2134 The first commandment summons man to believe in God, to hope in him, and to love him above all else.

Early Church Fathers
St. Justin, Dial. cum Tryphone Judaeo 11,1:PG 6,497
We do not place our hope in some other god, for there is none, but in the same God as you do: the God of Abraham, Isaac and Jacob.

Discussion
Christians combine the first two commandments of Mosaic Law into the first commandment of the Ten Commandments. 

Conclusion
Binding on Christians

Friday, October 15, 2010

1. Know There is a God

The first commandment of Mosaic Law is to know there is a God.

Where in scripture?
From Exodus 20:2
"I, the LORD, am your God, who brought you out of the land of Egypt, that place of slavery."

New Testament references
Matthew 4:10 
"The Lord, your God, shall you worship" 

Catechism of the Catholic Church
2084 God makes himself known by recalling his all-powerful loving, and liberating action in the history of the one he addresses: "I brought you out of the land of Egypt, out of the house of bondage."
2085 The one and true God first reveals his glory to Israel. The revelation of the vocation and truth of man is linked to the revelation of God. Man's vocation is to make God manifest by acting in conformity with his creation "in the image and likeness of God":
2086 "The first commandment embraces faith, hope, and charity. When we say 'God' we confess a constant, unchangeable being, always the same, faithful and just, without any evil.
Atheism
2131 "Many . . . of our contemporaries either do not at all perceive, or explicitly reject, this intimate and vital bond of man to God.

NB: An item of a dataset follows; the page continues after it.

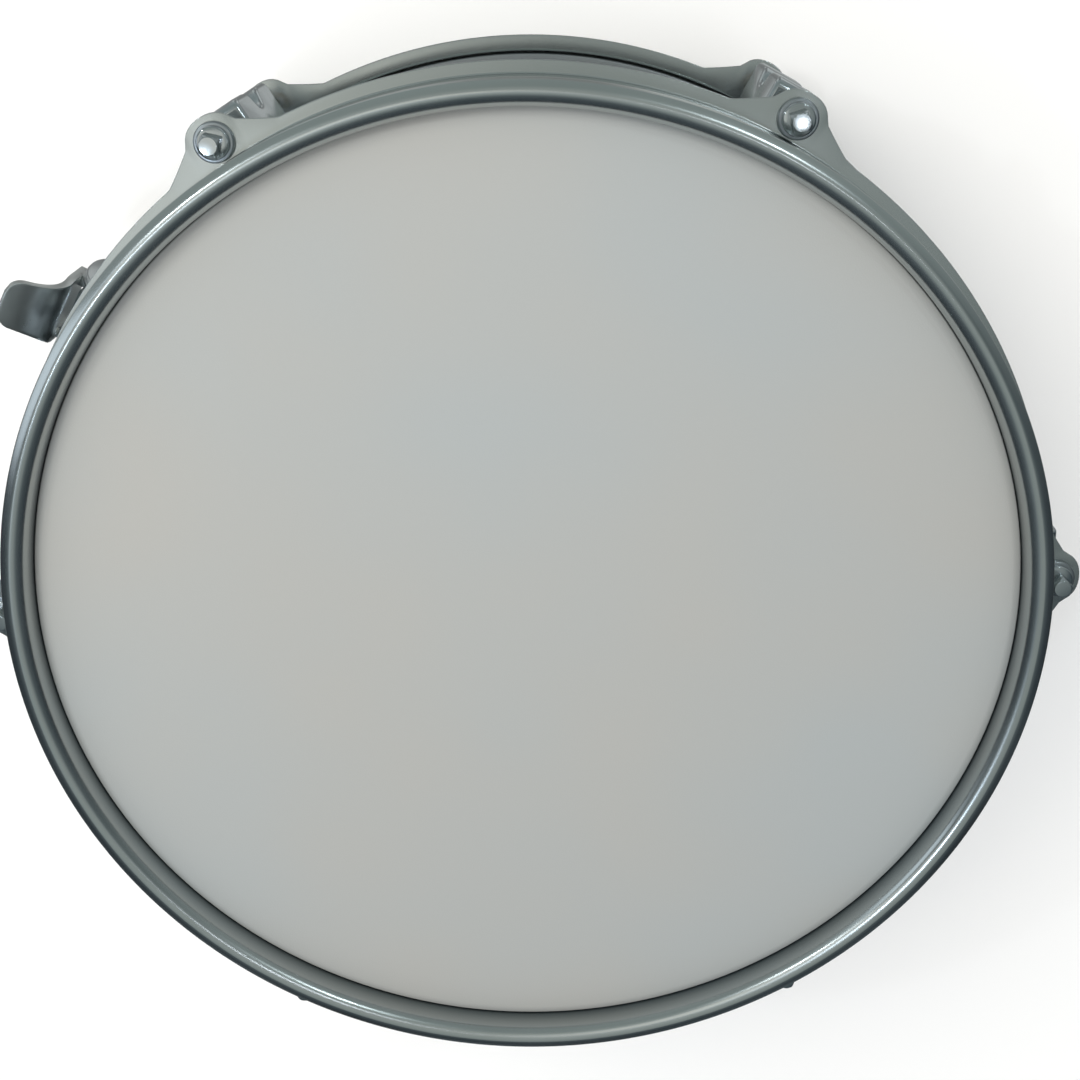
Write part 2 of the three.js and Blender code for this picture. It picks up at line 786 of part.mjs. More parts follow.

Atheism must therefore be regarded as one of the most serious problems of our time."
2124 The name "atheism" covers many very different phenomena. One common form is the practical materialism which restricts its needs and aspirations to space and time. Atheistic humanism falsely considers man to be "an end to himself, and the sole maker, with supreme control, of his own history." Another form of contemporary atheism looks for the liberation of man through economic and social liberation. "It holds that religion, of its very nature, thwarts such emancipation by raising man's hopes in a future life, thus both deceiving him and discouraging him from working for a better form of life on earth."
2126 Atheism is often based on a false conception of human autonomy, exaggerated to the point of refusing any dependence on God. Yet, "to acknowledge God is in no way to oppose the dignity of man, since such dignity is grounded and brought to perfection in God…"

Early Church Fathers

St. Justin, Dial. cum Tryphone Judaeo 11,1:PG 6,497
There will never be another God, Trypho, and there has been no other since the world began . . . than he who made and ordered the universe. We do not think that our God is different from yours. He is the same who brought your fathers out of Egypt "by his powerful hand and his outstretched arm."

Natural Law

Albert Einstein
"A knowledge of the existence of something we cannot penetrate, of the manifestations of the profoundest reason and the most radiant beauty - it is this knowledge and this emotion that constitute the truly religious attitude; in this sense, and in this alone, I am a deeply religious man."